Located near the Polish city of Łódź, this was the first death camp to begin mass gassing of Jews, as it was the site of early Nazi experiments in using gas vans for mass murder of Polish prisoners.[109] Alongside other gas vans used by the Einsatzgruppen on the Eastern Front,[110] the camp functioned as a proof-of-concept for gassing at the Wannsee Conference.

The camp's first operations began in December 1941, and it was used to start emptying out the Łódź ghetto and murder Polish prisoners, with the camp averaging roughly nine truckloads of dead per day.[111] In mid-1942, a series of accidents involving gas vans breaking down or even exploding convinced Nazi authorities to transition to a variant of the later gas chamber model of operations.[112]

Chełmno extermination camp ultimately managed to kill roughly 200,000 people.[113]

Bełżec

Bełżec, built near the Polish town of the same name, was the second camp to start mass gassing operations. It was built under the aegis of Operation Reinhard, which was the Nazi plan to exterminate all Jews in Poland.[114] Many personnel involved with Aktion T4 were reassigned here to begin experiments in new ways of mass murder. In this camp and the other Reinhard camps, officials used truck engines to produce carbon monoxide gas, which they then pumped into stationary gas chambers.[114]

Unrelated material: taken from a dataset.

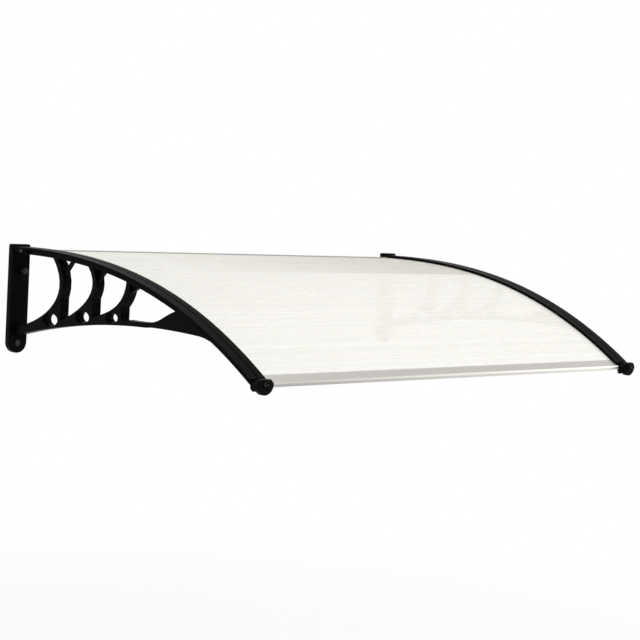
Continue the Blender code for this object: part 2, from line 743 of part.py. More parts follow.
def build_front_rail():
    mouth = SHEET_THICKNESS / 2 + FIT
    face = mouth + RAIL_WALL
    lean = math.degrees(math.asin((face - BEAD_SQUARE) / BEAD_RADIUS))
    low_lean = math.degrees(math.asin((face + BEAD_SQUARE) / BEAD_RADIUS))
    bead = arc((BEAD_ALONG, BEAD_SQUARE), BEAD_RADIUS, 180 - lean, -180 + low_lean, 18)
    section = [(FIT, mouth), (-FRONT_LIP, mouth), (-FRONT_LIP, face)] + bead
    section += [(-FRONT_LIP, -face), (-FRONT_LIP, -mouth), (FIT, -mouth)]
    box_end = BEAD_ALONG - BEAD_RADIUS - RAIL_WALL * 0.3
    box = [
        (FIT + RAIL_WEB, mouth),
        (box_end, mouth),
        (box_end, -mouth),
        (FIT + RAIL_WEB, -mouth),
    ]
    bore = arc((BEAD_ALONG, BEAD_SQUARE), BEAD_BORE, 0, 330, 11)
    outlines = [[front_rail_point(*point) for point in outline] for outline in (section, box, bore)]
    rail = side_shape("front_rail", outlines, FRONT_RAIL_END, -FRONT_RAIL_END)
    finished(rail, aluminium())


def build_rear_rail():
    top, bottom = arch_height(SHEET_REAR) - SHEET_TOP, arch_height(SHEET_REAR) - SHEET_BOTTOM
    back = SEAL_THICKNESS + FIT
    box_front = back + REAR_BOX_DEPTH
    lip_end = SHEET_REAR + REAR_LIP
    lip_top = arch_height(lip_end) - SHEET_TOP + FIT
    lip_bottom = arch_height(lip_end) - SHEET_BOTTOM - FIT
    mouth_rear = SHEET_REAR - FIT
    section = [
        (back, top + FIT + RAIL_WALL),
        (mouth_rear, top + FIT + RAIL_WALL),
        (lip_end, lip_top + RAIL_WALL),
        (lip_end, lip_top),
        (mouth_rear, top + FIT),
        (mouth_rear, bottom - FIT),
        (lip_end, lip_bottom),
        (lip_end, lip_bottom - RAIL_WALL),
        (mouth_rear, bottom - FIT - RAIL_WALL),
        (back, bottom - FIT - RAIL_WALL),
    ]
    box = [
        (back + RAIL_WALL, top),
        (box_front, top),
        (box_front, bottom),
        (back + RAIL_WALL, bottom),
    ]
    rail = side_shape("rear_rail", [section, box], REAR_RAIL_END, -REAR_RAIL_END)
    finished(rail, aluminium())
    middle = (top + bottom) / 2
    strip = [
        (0.0, middle - SEAL_HEIGHT / 2),
        (SEAL_THICKNESS, middle - SEAL_HEIGHT / 2),
        (SEAL_THICKNESS, middle + SEAL_HEIGHT / 2),
        (0.0, middle + SEAL_HEIGHT / 2),
    ]
    seal = side_shape("rear_seal", [strip], REAR_RAIL_END, -REAR_RAIL_END)
    finished(seal, seal_rubber())


def tongue_outline():
    left, right = across(CAP_WIDTH * 0.25), across(CAP_WIDTH / 2 + TONGUE_LENGTH)
    top = TONGUE_UP + TONGUE_THICKNESS
    return [
        (left, TONGUE_UP),
        (right - TONGUE_THICKNESS / 2, TONGUE_UP),
        (right, TONGUE_UP + TONGUE_THICKNESS / 2),
        (right, top),
        (left, top),
    ]


def build_end_cap():
    """Rounded shield that closes the arm's front end."""
    half = CAP_WIDTH / 2
    outline = arc((LEFT, CAP_CENTRE_UP), half, 180, 360, 20)
    outline += [(LEFT + half, CAP_TOP), (LEFT - half, CAP_TOP)]
    cap = front_shape("end_cap_left", [outline], END_BLOCK_FRONT + FIT, CAP_FRONT)
    bevel_front_edges(cap, CAP_FRONT, CAP_ROUNDING, 3)
    hole = round_bar(
        "cap_screw_hole",
        SCREW_HOLE,
        (LEFT, -CAP_FRONT - CAP_ROUNDING, CAP_SCREW_UP),
        (LEFT, CAP_ROUNDING - END_BLOCK_FRONT, CAP_SCREW_UP),
        16,
        home="Cutters",
    )
    tongue = front_shape("tongue", [tongue_outline()], TONGUE_BACK, TONGUE_BACK + TONGUE_DEPTH)
    cap = combined(cap, [tongue], "UNION")
    cap = combined(cap, [hole], "DIFFERENCE")
    finished(cap, black_plastic(), "end_cap_left")
    mirrored(cap, "end_cap_right")


def screw(name, seat, direction, length, head_radius, head_height):
    """Pan head outside the seat, shank inside it; direction points into the work."""
    profile = [(0.0, length), (SCREW_SHANK * 0.5, length), (SCREW_SHANK, length - SCREW_SHANK), (SCREW_SHANK, -FIT)]
    profile += [(head_radius, -FIT), (head_radius, -FIT - head_height * 0.35)]
    for angle in (30, 60):
        turn = math.radians(angle)
        profile.append((head_radius * math.cos(turn), -FIT - head_height * (0.35 + 0.65 * math.sin(turn))))
    profile.append((0.0, -FIT - head_height))
    return finished(turned(name, profile, seat, direction, 14), screw_steel())


def sunk_screw(name, seat, direction, length, head_radius):
    """Countersunk screw, its flat head a hair below the seat."""
    profile = [(0.0, length), (SCREW_SHANK * 0.5, length), (SCREW_SHANK, length - SCREW_SHANK)]
    profile += [(SCREW_SHANK, head_radius - SCREW_SHANK), (head_radius - 0.0002, 0.0002), (0.0, 0.0002)]
    return finished(turned(name, profile, seat, direction, 14), screw_steel())


def build_screws():
    for index, out in enumerate(ALL_STRIP_SCREWS):
        first, last = strip_screw_line(out, ARM_DEPTH, 0.0)
        direction = Vector(last) - Vector(first)
        made = sunk_screw(f"strip_screw_left_{index + 1}", first, direction, SCREW_LENGTH - FIT, SCREW_HEAD_RADIUS)
        mirrored(made, f"strip_screw_right_{index + 1}")
    seat = (across(-STRIP_WIDTH / 2), -ROOT_SCREW_OUT, ROOT_SCREW_UP)
    made = screw("root_screw_left", seat, (1, 0, 0), SCREW_LENGTH, SCREW_HEAD_RADIUS, SCREW_HEAD_HEIGHT)
    mirrored(made, "root_screw_right")
    seat = (LEFT, -CAP_FRONT, CAP_SCREW_UP)
    made = screw(
        "cap_screw_left", seat, (0, 1, 0), CAP_SCREW_LENGTH, CAP_SCREW_HEAD_RADIUS, CAP_SCREW_HEAD_HEIGHT
    )
    mirrored(made, "cap_screw_right")


def wall_bolt(name, seat_out, up):
    """Washer and hexagon bolt, cut off at the wall face."""
    seat = -seat_out - FIT
    washer = [(BOLT_HOLE, 0), (WASHER_RADIUS, 0), (WASHER_RADIUS, WASHER_THICKNESS), (BOLT_HOLE, WASHER_THICKNESS)]
    ring = turned(f"washer_{name}", washer + washer[:1], (LEFT, seat, up), (0, -1, 0), 20)
    finished(ring, screw_steel())
    mirrored(ring, f"washer_{name}".replace("left", "right"))
    under_head = seat - WASHER_THICKNESS - FIT
    head = round_bar(
        f"wall_bolt_{name}", BOLT_HEAD_RADIUS, (LEFT, under_head, up), (LEFT, under_head - BOLT_HEAD_HEIGHT, up), 6
    )
    shank = round_bar("shank", BOLT_RADIUS, (LEFT, under_head - BOLT_HEAD_HEIGHT / 2, up), (LEFT, -FIT, up), 16)
    bolt = combined(head, [shank], "UNION")
    finished(bolt, screw_steel())
    mirrored(bolt, f"wall_bolt_{name}".replace("left", "right"))


for leftover in list(bpy.data.objects):
    bpy.data.objects.remove(leftover)

build_bracket()
build_cover_strip()
build_sheet()
build_front_rail()
build_rear_rail()
build_end_cap()
build_screws()
wall_bolt("left_upper", PLATE_THICKNESS + BOSS_LENGTH, BOSS_UP)
wall_bolt("left_lower", PLATE_THICKNESS - RECESS_DEPTH, LOW_HOLE_UP)
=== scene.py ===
import math

import bpy
from mathutils import Matrix, Vector


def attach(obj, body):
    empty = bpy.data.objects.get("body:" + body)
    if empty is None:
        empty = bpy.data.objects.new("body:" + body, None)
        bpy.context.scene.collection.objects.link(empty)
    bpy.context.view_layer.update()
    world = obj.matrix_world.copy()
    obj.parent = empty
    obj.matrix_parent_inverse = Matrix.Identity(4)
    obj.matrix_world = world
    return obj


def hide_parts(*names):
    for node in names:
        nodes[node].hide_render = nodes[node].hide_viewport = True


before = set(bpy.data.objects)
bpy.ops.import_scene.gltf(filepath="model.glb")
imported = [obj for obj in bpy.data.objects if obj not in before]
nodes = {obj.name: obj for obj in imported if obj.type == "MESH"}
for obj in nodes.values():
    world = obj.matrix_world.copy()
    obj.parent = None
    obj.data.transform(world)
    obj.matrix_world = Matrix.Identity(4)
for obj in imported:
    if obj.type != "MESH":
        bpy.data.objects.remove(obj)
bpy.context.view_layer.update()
print("frame loaded:", len(nodes), "nodes")

# Camera: on the canopy's left front, a little above its rear edge
cameraValues = {
    "place": (-2.9989, -3.2164, 0.1410),
    "headingDegrees": 46.244,
    "pitchDegrees": -3.689,
    "rollDegrees": 3.043,
    "focalPixels": 1819.6,
    "imagePixels": 640,
    "sensorWidth": 36.0,
    "clipStart": 0.05,
    "clipEnd": 60.0,
}


def makeCamera(values):
    heading = math.radians(values["headingDegrees"])
    pitch = math.radians(values["pitchDegrees"])
    roll = math.radians(values["rollDegrees"])
    level = Vector((math.cos(heading), -math.sin(heading), 0.0))
    forward = Vector((math.sin(heading), math.cos(heading), 0.0))
    ahead = forward * math.cos(pitch) + Vector((0.0, 0.0, math.sin(pitch)))
    upright = level.cross(ahead)
    right = level * math.cos(roll) + upright * math.sin(roll)
    up = upright * math.cos(roll) - level * math.sin(roll)
    lens = bpy.data.cameras.new("camera")
    lens.sensor_width = values["sensorWidth"]
    lens.lens = values["focalPixels"] / values["imagePixels"] * values["sensorWidth"]
    lens.clip_start = values["clipStart"]
    lens.clip_end = values["clipEnd"]
    camera = bpy.data.objects.new("camera", lens)
    bpy.context.scene.collection.objects.link(camera)
    turn = Matrix((right, up, -ahead)).transposed().to_4x4()
    camera.matrix_world = Matrix.Translation(values["place"]) @ turn
    bpy.context.scene.camera = camera


makeCamera(cameraValues)
print("camera placed")


# Small helpers for shader trees. A socket's value is a number, a colour or another node's output.
def fillSockets(tree, node, values):
    for name, value in values.items():
        if isinstance(value, bpy.types.NodeSocket):
            tree.links.new(value, node.inputs[name])
        else:
            node.inputs[name].default_value = value


def addNode(tree, kind, sockets=None, **settings):
    node = tree.nodes.new(kind)
    for name, value in settings.items():
        setattr(node, name, value)
    fillSockets(tree, node, sockets or {})
    return node


def mathNode(tree, operation, first, second):
    return addNode(tree, "ShaderNodeMath", {0: first, 1: second}, operation=operation).outputs[0]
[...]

A narrow path called the "tube" connected the front reception area to the hidden death centers in the back, and railroad tracks led to a mass grave and later a pyre for the camp's victims.[115] Bełżec saw the murder of between 434,000 and 600,000 people.[116] It's one of the least known camps as only seven of the many Sonderkommando who worked there survived the war, and only one was seriously interviewed.[117]

Sobibór

The second of the Reinhard camps, Sobibór started operations in May 1942. It was constructed with forced labor, and any workers who showed signs of exhaustion were shot on sight.[118] The rest were killed upon completion.

This camp used the Bełżec model for its gas chambers, with a large engine taken from a tractor or a tank used to generate carbon monoxide.[119] However, its chambers were simply adapted from existing structures, and were thus made of wood. In the violent process of gassing so many people, the wood walls absorbed so much sweat, urine, blood, and excrement that they became uncleanable by the summer and had to be demolished and replaced by brick structures.[120] The camp authorities also embarked on a "beautification" program in which they did their best to make the camp look like a quaint little German village, apparently for their own comfort.[121] The appearance was still noted by the camp's victims, and it helped conceal the facility's true purpose from the soon-to-be murdered.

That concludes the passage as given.